Five years ago today, 30 November 2002:
- IAEA inspectors hold press conference about search for WMD in Iraq
- Pentagon running short of chem/bio suits in event of " " "
- President Bush urged Americans to volunteer for the "armies of compassion"
Sometimes it's fun instructive to look back on what was happening, 25, 50, or 100 years ago. Newspapers do it, so does Harper's Magazine "Weekly Review" and the BBC's "On This Day," where you can get multimedia resource material.
What was I doing five years ago today? Well, I was spending my last day as a US Foreign Service Officer. After 24 years in the US diplomatic service, I was leaving for "Life After the Foreign Service" (there are no links showing my relatively quiet departure, but here's a nice link to NPR's profiles of Life in the Foreign Service). It was like leaving the priesthood.
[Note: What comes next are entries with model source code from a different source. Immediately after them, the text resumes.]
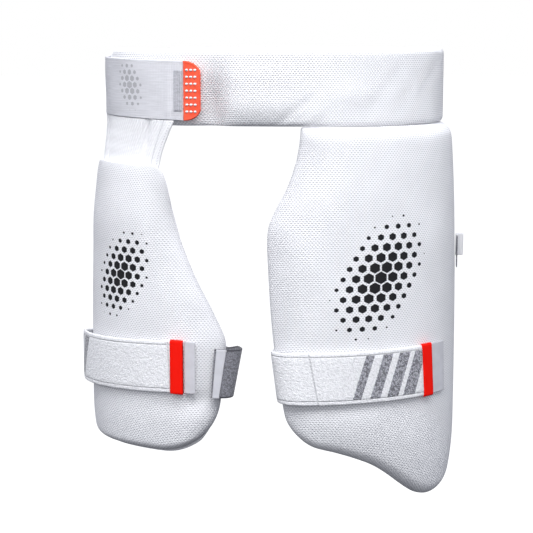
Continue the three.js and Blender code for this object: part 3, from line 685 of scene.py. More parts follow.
# %% [markdown]
# ## Waist band
#
# The band is foam between two faces of open mesh, 70 mm high and 9 mm thick, with round edges.
# It runs from under the tab round the front, the right side and the back. A soft hollow stands
# beside the tab, where the pull flattens the foam, and a slanting crease where the large guard
# starts to hang from it.

# %% Waist band
BAND = {"height": 70.0, "thickness": 9.0, "edge": 5.0, "end": 32.0, "front": 196.0, "gap": 74.0}
band_creases = [
    (-54, -24, 14, 34, 0.1, -2.6),
    (14, -22, 4, 17, 1.1, -1.5),
    (27, -30, 5, 12, 1.0, 0.9),
    (70, -6, 36, 9, 0.0, 0.7),
    (96, -4, 6, 30, 0.9, -0.6),
    (120, -12, 5, 18, 0.5, -0.8),
    (150, 4, 7, 26, 0.7, -0.6),
    (-20, 12, 34, 9, 0.0, 0.7),
]
band_bends = [
    (-62, -26, 15, 36, 0.15, -11.0),
    (-22, -40, 54, 15, 0.0, -7.0),
]
length = WAIST - BAND["gap"]
along = rim_stations(length, BAND["end"], 4.0, 10)
across = rim_stations(BAND["height"], BAND["edge"], 4.0, 5)
from_end = np.minimum(along, length - along)[:, None]
half = BAND_HALF - BAND["end"] * (1 - roll(from_end, BAND["end"]))
height = half * (across[None, :] / BAND_HALF - 1)
girth = np.broadcast_to(along[:, None] - BAND["front"], height.shape)
edge = np.minimum(across, BAND["height"] - across)[None, :]
padding = np.minimum(roll(edge, BAND["edge"]), roll(from_end, BAND["edge"]))
depth = (BAND["thickness"] - 1.0) * (0.15 + 0.85 * padding) / 2
middle = BAND["thickness"] / 2
bend = dents(girth, height, band_bends)
outer = on_form(girth, height, middle + bend + depth + padding * dents(girth, height, band_creases))
inner = on_form(girth, height, middle + bend - depth)
over = over_roll(edge, BAND["edge"], BAND["thickness"] / 2) * np.sign(height)
band_pattern = np.stack([girth, height + over], -1)
band = cloth_mesh("waist_band_cloth", outer, inner, band_pattern, band_cloth, backing_finish)


def outside_band(p):
    angle = np.arctan2(p[:, 0] / HALF_WIDTH, -p[:, 1] / HALF_DEPTH)
    standoff = np.hypot(p[:, 0], p[:, 1]) - np.hypot(HALF_WIDTH * np.sin(angle), HALF_DEPTH * np.cos(angle))
    return np.clip((standoff - middle) / 3, 0, 1) * np.clip((BAND_HALF - np.abs(p[:, 2])) / 8, 0, 1)


swell(band, outside_band, cap=1.0)
subdivide(band)
wear(band, "band_mesh", "waist_band")

# %% [markdown]
# ## The two guards
#
# A guard is a block of foam with a mesh face, rolled over at every edge and flat behind. Its
# outline is a pattern of its own: two tables give how far the front edge is set back and how far
# the lower edge reaches. The foam starts a little thin, and a cloth simulation fills it out, so
# that the face crowns and pulls tight toward the sewn edge.

# %% Guard patterns
GUARD_RIM = 3.0
LARGE = {
    "side": 1, "front": -8.4, "top": BAND_HALF + SEAT, "girth": 234.0, "height": 365.0,
    "thickness": 18.0, "roll": 12.0, "front_roll": 20.0, "top_roll": 15.0, "crown": 0.42, "crown_reach": 55.0,
    "corners": {"top_front": 3, "top_rear": 28, "low_front": 24, "low_rear": 45},
    "front_edge": through_rows([
        (0, 0.13), (0.06, 0.122), (0.12, 0.106), (0.2, 0.071), (0.26, 0.033), (0.31, 0.007),
        (0.36, 0), (0.42, 0.002), (0.6, 0.014), (0.72, 0.028), (0.89, 0.057), (1, 0.083)]),
    "low_edge": through_rows([
        (0, 0.8), (0.1, 0.832), (0.19, 0.849), (0.27, 0.867), (0.36, 0.892), (0.43, 0.92),
        (0.51, 0.957), (0.58, 0.985), (0.64, 0.998), (0.7, 1), (0.76, 0.994), (0.83, 0.975),
        (0.9, 0.94), (1, 0.875)]),
}
SMALL = {
    "side": -1, "front": -44.4, "top": 72.0, "girth": 167.0, "height": 275.0,
    "thickness": 16.0, "roll": 8.0, "front_roll": 15.0, "top_roll": 15.0, "crown": 0.22, "crown_reach": 36.0,
    "corners": {"top_front": 15, "top_rear": 38, "low_front": 55, "low_rear": 34},
    "front_edge": through_rows([
        (0, 0.334), (0.06, 0.308), (0.1, 0.299), (0.17, 0.288), (0.245, 0.26), (0.32, 0.213),
        (0.4, 0.155), (0.47, 0.095), (0.525, 0.053), (0.583, 0.01), (0.62, 0), (0.72, 0.016),
        (0.8, 0.028), (1, 0.036)]),
    "low_edge": through_rows([(0, 0.996), (0.5, 1), (0.83, 1), (1, 0.98)]),
}
small_back_rise = through_rows([(0, 1), (0.06, 0.97), (0.12, 0.6), (0.19, 0.12), (0.24, 0), (1, 0)])
SMALL_TOP_STANDOFF = 9.9


def small_back(height):
    return SMALL_TOP_STANDOFF * small_back_rise((-height - SMALL["top"]) / SMALL["height"])


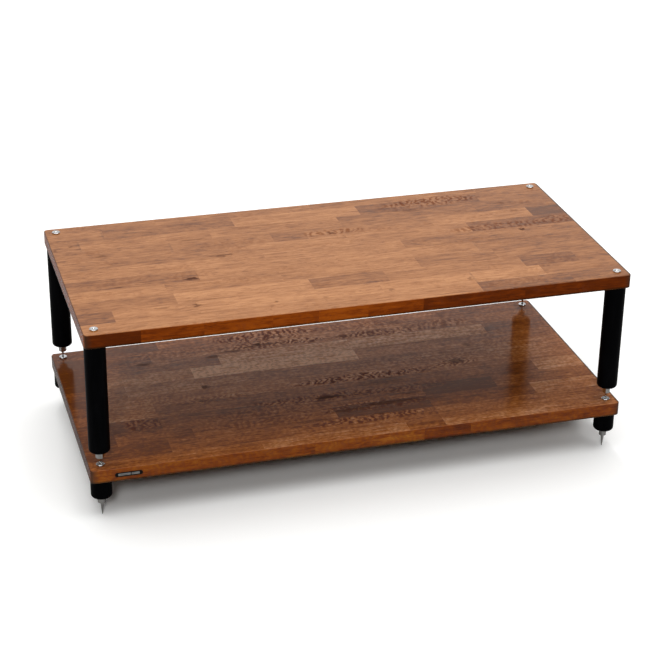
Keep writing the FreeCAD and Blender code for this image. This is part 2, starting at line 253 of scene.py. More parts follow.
# Each board's look. first_row is the width of the row at the back, and stains go from the darkest tone
# to the lightest. The colour for the upright faces multiplies the stain there: a darker stain that also
# paints their shade. boldness is how far the grain moves a stave's tone, figure_depth how dark the wavy
# figure is, and fleck how much of that figure every stave has. end_rim is how much of the painted rim
# shade the end faces keep, and front_coat how much of the lacquer the front face has.
BOARD_LOOKS = {
    "top_shelf": {
        "material": "oak_top",
        "rows": TOP_ROWS,
        "front_face": TOP_FRONT_FACE,
        "first_row": 31.6,
        "knots": TOP_KNOTS,
        "waves": TOP_WAVES,
        "stains": (
            (0.0, (0.130, 0.041, 0.010)),
            (0.25, (0.215, 0.068, 0.014)),
            (0.5, (0.345, 0.127, 0.033)),
            (0.75, (0.455, 0.185, 0.060)),
            (1.0, (0.555, 0.245, 0.090)),
        ),
        "upright_stain_and_shade": (0.74, 0.38, 0.05),
        "boldness": 0.96,
        "figure_depth": 0.60,
        "fleck": 0.0,
        "end_rim": 0.05,
        "front_coat": 0.25,
    },
    "lower_shelf": {
        "material": "oak_lower",
        "rows": LOWER_ROWS,
        "front_face": LOWER_FRONT_FACE,
        "first_row": 41.0,
        "knots": LOWER_KNOTS,
        "waves": LOWER_WAVES,
        "stains": (
            (0.0, (0.140, 0.038, 0.007)),
            (0.25, (0.250, 0.068, 0.011)),
            (0.5, (0.405, 0.130, 0.028)),
            (0.75, (0.520, 0.215, 0.080)),
            (1.0, (0.730, 0.385, 0.215)),
        ),
        "upright_stain_and_shade": (0.56, 0.37, 0.06),
        "boldness": 1.05,
        "figure_depth": 1.0,
        "fleck": 0.28,
        "end_rim": 0.40,
        "front_coat": 1.0,
    },
}


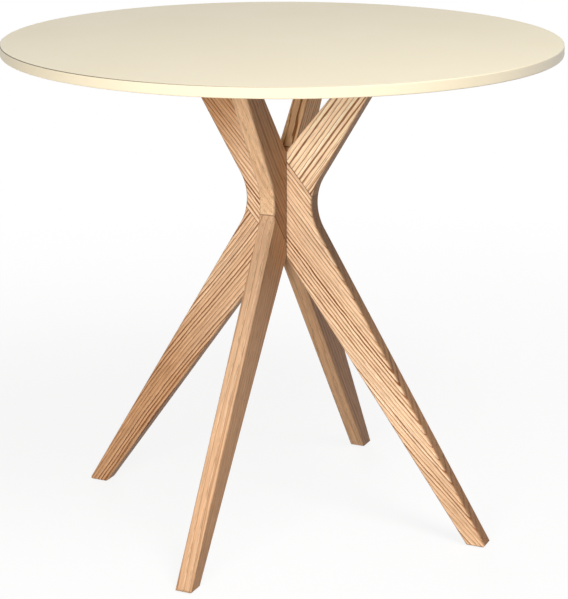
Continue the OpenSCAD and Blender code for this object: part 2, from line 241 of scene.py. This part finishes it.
def make_ring_figure():
    """Annual rings, pores and fibre of a ring-porous wood. Place is in metres in the board's own
    frame, with x along the grain and z through the thickness. The rings lie round a pith line
    along x. Wave is how far in metres the grain sways to each side, and Sway is how fast, in
    radians for each metre of grain."""
    group, given, result = new_group(
        "ring_figure",
        [("Place", "NodeSocketVector", (0, 0, 0)), ("Pith", "NodeSocketVector", (0, 0.3, -0.2)),
         ("Ring Pitch", "NodeSocketFloat", 0.006), ("Wander", "NodeSocketFloat", 0.6),
         ("Wave", "NodeSocketFloat", 0.0), ("Sway", "NodeSocketFloat", USUAL_SWAY)],
        [("Line", "NodeSocketFloat"), ("Streak", "NodeSocketFloat"), ("Pore", "NodeSocketFloat"),
         ("Fibre", "NodeSocketFloat"), ("Height", "NodeSocketFloat")])
    place = given["Place"]
    parts = add_node(group, "ShaderNodeSeparateXYZ")
    feed(group, parts.inputs[0], place)
    swing_to = calc(group, "SINE", calc(group, "MULTIPLY", parts.outputs["X"], given["Sway"]))
    sideways = add_node(group, "ShaderNodeCombineXYZ")
    feed(group, sideways.inputs["Y"], calc(group, "MULTIPLY", swing_to, given["Wave"]))
    bent = calc_vector(group, "ADD", place, sideways.outputs[0])
    from_pith = calc_vector(group, "MULTIPLY",
                            calc_vector(group, "SUBTRACT", bent, given["Pith"]), (0, 1, 1))
    radius = calc_vector(group, "LENGTH", from_pith)
    rings = calc(group, "DIVIDE", radius, given["Ring Pitch"])
    slow = calc(group, "SUBTRACT", noise(group, place, SLOW_SWING), 0.5)
    quick = calc(group, "SUBTRACT", noise(group, place, QUICK_SWING), 0.5)
    swing = calc(group, "MULTIPLY", given["Wander"],
                 calc(group, "MULTIPLY_ADD", slow, 3.0, calc(group, "MULTIPLY", quick, 0.9)))
    rings = calc(group, "ADD", rings, swing)
    unequal = add_node(group, "ShaderNodeTexNoise", noise_dimensions="1D")
    feed(group, unequal.inputs["W"], calc(group, "MULTIPLY", rings, 0.55))
    unequal.inputs["Detail"].default_value = 1.0
    rings = calc(group, "MULTIPLY_ADD", unequal.outputs["Fac"], 0.7, rings)
    ring = calc(group, "FRACT", rings)
    own = add_node(group, "ShaderNodeTexWhiteNoise", noise_dimensions="1D")
    feed(group, own.inputs["W"], calc(group, "FLOOR", rings))
    strength = remap(group, own.outputs["Value"], 0.0, 1.0, 0.5, 1.1)
    late = curve(group, ring, LATE_WOOD)
    feed(group, result["Line"], calc(group, "MULTIPLY", late, strength))
    streak = curve(group, ring, PALE_STREAK)
    feed(group, result["Streak"], calc(group, "MULTIPLY", strength, streak))
    early = curve(group, ring, EARLY_WOOD)
    grain = noise(group, place, PORE_MARKS, 2.0, 0.7)
    pore = calc(group, "MULTIPLY", remap(group, grain, 0.50, 0.64), early)
    feed(group, result["Pore"], pore)
    fibre = noise(group, place, FIBRE_MARKS, 4.0, 0.7)
    feed(group, result["Fibre"], fibre)
    ridge = calc(group, "MULTIPLY_ADD", late, 0.35, calc(group, "MULTIPLY", fibre, 0.4))
    pit = calc(group, "MULTIPLY", pore, 0.6)
    feed(group, result["Height"], calc(group, "SUBTRACT", ridge, pit))
    return group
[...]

I wasn't one of the three FSOs who left in protest over Iraq. If anything, I left in large part out of accumulated disgust over the way the United States "sells" its ambassadorships to the highest bidd... sorry, contributors. While this has been a bipartisan sin going way back, I saw it up close and personal when a "Pioneer" arrived on my doorstep. I had been running a small US embassy in Europe as Chargé d'Affaires for a year and a half in a long interregnum between Clinton and Bush political appointees.
It wasn't a bad way to end a career: I got to sign a treaty, celebrate 50 years of a resident US Embassy sitting next to the head of state, and represent the US at countless ceremonies in honor of General George S. Patton and the more than 5,000 fellow GIs from the Battle of the Bulge.
Like most other people, I remember exactly what I was doing on September 11, 2001. Of all things, our small embassy was completing a day-long Emergency Action Exercise, where security experts from Washington put us through our paces in a scenario imagining the worst that could befall us given our privileged location in Western Europe. During a mid-afternoon break, one of our officers came back with a story about a plane ramming into the World Trade Center. At first, it seemed like a planted "story" for our exercise, another part of a pretty wild scenario. When it began to dawn on us that this was not make believe, we ended the exercise and re-entered the real world.
The ensuing months were a whirlwind of activity, enlisting the assistance of an already willing host nation in the American effort to track down those responsible. Within weeks of 9/11, we were convening - with the host nation and its large banking and financial industry - an international conference on combating terrorist financing. Down the road at NATO, the Alliance unanimously declared - for the first time in its history - that the September 11 attacks were an attack against all, and offered assistance. Allies joined in the campaign against the Taliban and Al Qaeda in Afghanistan. The world was with the US.
We know the rest of the story. "You're either with us or against us," the message, if not the exact words, got through loud and clear to friend and foe alike. Back in the US to serve on promotion boards in the late summer/early fall of 2002, I started to hear the drumbeat to war: mushroom clouds and smoking guns, regime change, pre-emptive strikes. Returning to Europe, I heard reports of ordinary Americans at the annual Thanksgiving dinner paling at the US Ambassador's war talk. But wasn't the US, in the words of the President, still giving Iraq "an opportunity to avoid conflict?" We now know the level of sincerity behind those statements - the clock had already started ticking.
Five years ago, a private citizen again, I watched and read with mounting horror and frustration the headlong rush to war. Thanks to the internet, I was able to read the best of what American investigative, muckraking journalism could provide as an antidote to the know-nothing-ism of the mainstream press. Much of this came from blogs, and I came to respect this new medium and its messengers. Five years ago I never thought I would be joining their ranks, but here we are, and "Avuncular American" is officially one month old today.
I guess you can never shed your persona, especially one that suited me so well over a quarter century. So I hope to continue being a (diplomat)ic blogger, for as long as readers put up with me.